I have been lunching with colleagues and sometimes involved me footing for the bill first at a restaurant / cafe. While this not usually often, we do treat ourselves at nicer casual restaurants/ cafes at times for a great catch up during lunch.

We all take turns to pay usually – and when I say “We” they are not the same people most of the time, hence the “need” to hang out at better places to have a better ambience to chat. I will usually check how much is my share, and immediately paynow or return cash to the paying colleague (incl of the taxes).

However when it is my turn to pay, I do get episodes of colleagues forgetting to pay me back, and I believe they are genuine, because of busy schedules they forget as they did mention they would do so “later”.

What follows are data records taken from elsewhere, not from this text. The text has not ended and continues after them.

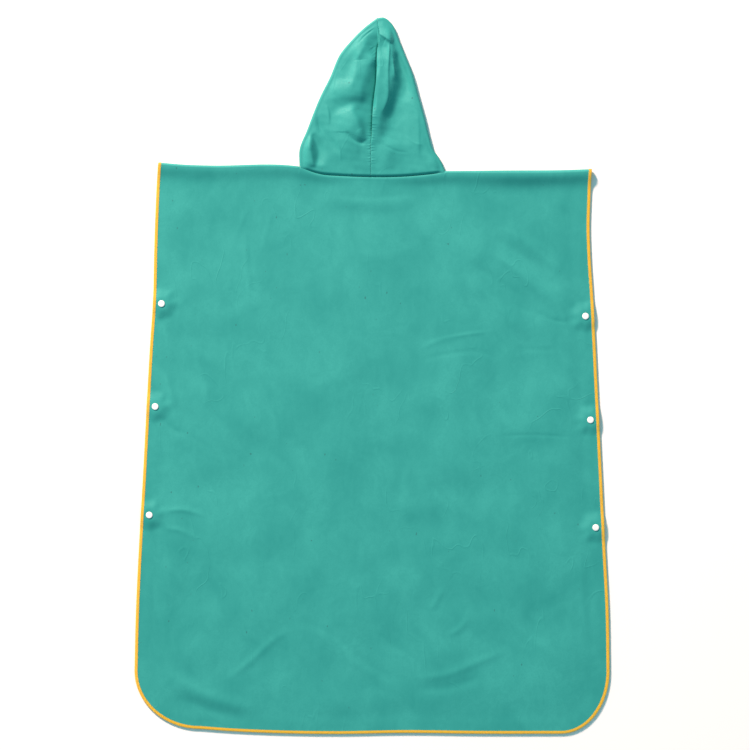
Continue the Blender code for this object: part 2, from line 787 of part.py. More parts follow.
def hood_roll(turn_line, outward, angles):
    """Roll down the side of a half, between its two layers."""
    columns = []
    for angle in angles:
        plan = turn_line + ROLL * np.sin(angle) * outward
        height = np.full(len(plan), ROLL * (1 + np.cos(angle)))
        columns.append(np.column_stack([plan, height]))
    return np.stack(columns, axis=1)


def hood_lower(side, seam, turn_line, front):
    """Lower layer of a half, on the surface: from the roll in to the edge of the opening for
    the face, and above that opening to the centre seam."""
    face = smooth_path(FACE_EDGE[side] + (Point(*seam[FACE_TOP_ROW]),), even(FACE_TOP_ROW))
    inner = np.vstack([face, seam[FACE_TOP_ROW + 1 :]])
    crown = resample(np.vstack([turn_line[-1], seam[-1]]), even(len(front) - 1))
    plan = patch(turn_line, inner, front[:, :2], crown)
    return np.dstack([plan, np.zeros(plan.shape[:2])])


def hood_half(name, side, material):
    """One half of the hood: from the centre seam over the side and under to the face opening."""
    seam, crown_heading = seam_path()
    turn_line, outward = fold_line(side, crown_heading)
    points, neck_normals, across = hood_neck(side)
    columns = 2 * NECK_STEPS + 1
    angles = np.pi * even(TURN_STEPS)[1:-1]
    upper = hood_upper(seam, turn_line, points[:columns])
    roll = hood_roll(turn_line, outward, angles)
    lower = hood_lower(side, seam, turn_line, points[-NECK_STEPS - 1 :])
    grid = np.concatenate([upper, roll, lower], axis=1)
    grid[0] = points
    normals = grid_normals(grid, 1)
    turned = np.concatenate([np.zeros(columns), angles, np.full(NECK_STEPS + 1, np.pi)])
    crown_out = np.append(crown_heading, 0)
    normals[-1] = np.sin(turned)[:, None] * crown_out + np.cos(turned)[:, None] * (0, 0, 1)
    normals[0] = neck_normals
    grid[0] += across * SEAM_GAP / 2
    sew_centre(grid, normals, seam, side)
    return wall(name, grid, normals, material)


def sew_centre(grid, normals, seam, side):
    """Moves the half off the centre seam by half the gap: up the back, over the crown, and
    down under it to the top of the face opening."""
    heading = unit(np.gradient(seam, axis=0))
    across = side * np.column_stack([heading[:, 1], -heading[:, 0], np.zeros(len(seam))])
    for column, rows in ((0, slice(None)), (-1, slice(FACE_TOP_ROW, None)), (-1, slice(0, 1))):
        grid[rows, column] += across[rows] * SEAM_GAP / 2
        normals[rows, column] = level(normals[rows, column], across[rows])
    grid[-1, 1:-1] += across[-1] * SEAM_GAP / 2
    normals[-1] = level(normals[-1], across[-1])


# Snaps --------------------------------------------------------------------------------------


def turned(name, profile, material):
    """Mesh of a round piece from its profile, with a flat base and a flat top."""
    angles = np.linspace(0, 2 * np.pi, ROUND_SIDES, endpoint=False)
    ring = np.column_stack([np.cos(angles), np.sin(angles)])
    levels = [np.column_stack([ring * p.radius, np.full(ROUND_SIDES, p.height)]) for p in profile]
    points = np.vstack(levels)
    index = np.arange(len(points)).reshape(len(profile), ROUND_SIDES)
    after = np.roll(index, -1, axis=1)
    four = [index[:-1], after[:-1], after[1:], index[1:]]
    quads = np.stack(four, axis=-1).reshape(-1, 4).tolist()
    ends = [index[0, ::-1].tolist(), index[-1].tolist()]
    mesh = bpy.data.meshes.new(name)
    mesh.from_pydata((points * MM).tolist(), [], quads + ends)
    mesh.materials.append(material)
    mesh.shade_smooth()
    mesh.set_sharp_from_angle(angle=math.radians(40))
    return mesh


def snaps(material):
    """Each fastened snap: a cap on either side and the socket and stud between the layers."""
    cap = turned("snap_cap", CAP_PROFILE, material)
    socket = turned("snap_socket", SOCKET_PROFILE, material)
    for snap, (across, up) in zip(SNAPS, snap_places()):
        name = f"snap_{snap.side}_{snap.number}"
        place(name + "_back_cap", cap, (across, up, BACK_CAP_BASE))
        place(name + "_socket", socket, (across, up, SOCKET_BASE))
        front = place(name + "_front_cap", cap, (across, up, CAP_HEIGHT))
        front.rotation_euler.x = math.pi


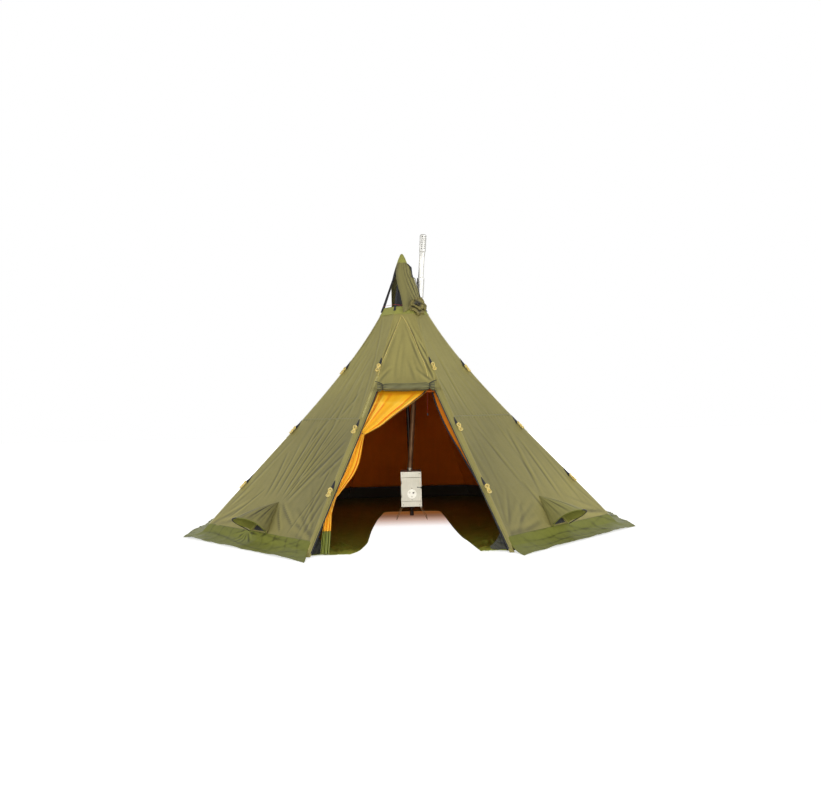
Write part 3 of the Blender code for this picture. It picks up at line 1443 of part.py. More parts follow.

To put the situation into a better context, we are all middle aged adults drawing an average of 5-fig salary, but to me it is still money – though the bill can range between $15-$25. And because we are all adults of certain level and payscale, it seems (very) petty enough of me to ask them about the owed lunch money, worse still we dont really meet daily. I guess it definitely isn’t an issue if I were to say it was a treat from me, but no it’s an AA go-dutch lunch. And I cannot be consoling myself to forget it – take it as a treat when clearly it was not.

How will you approach for someone to pay you back in such a situation? While it can be deemed a small amount, it definitely is not , especially if this happens more than once, and it is also a matter of principle when it comes to such.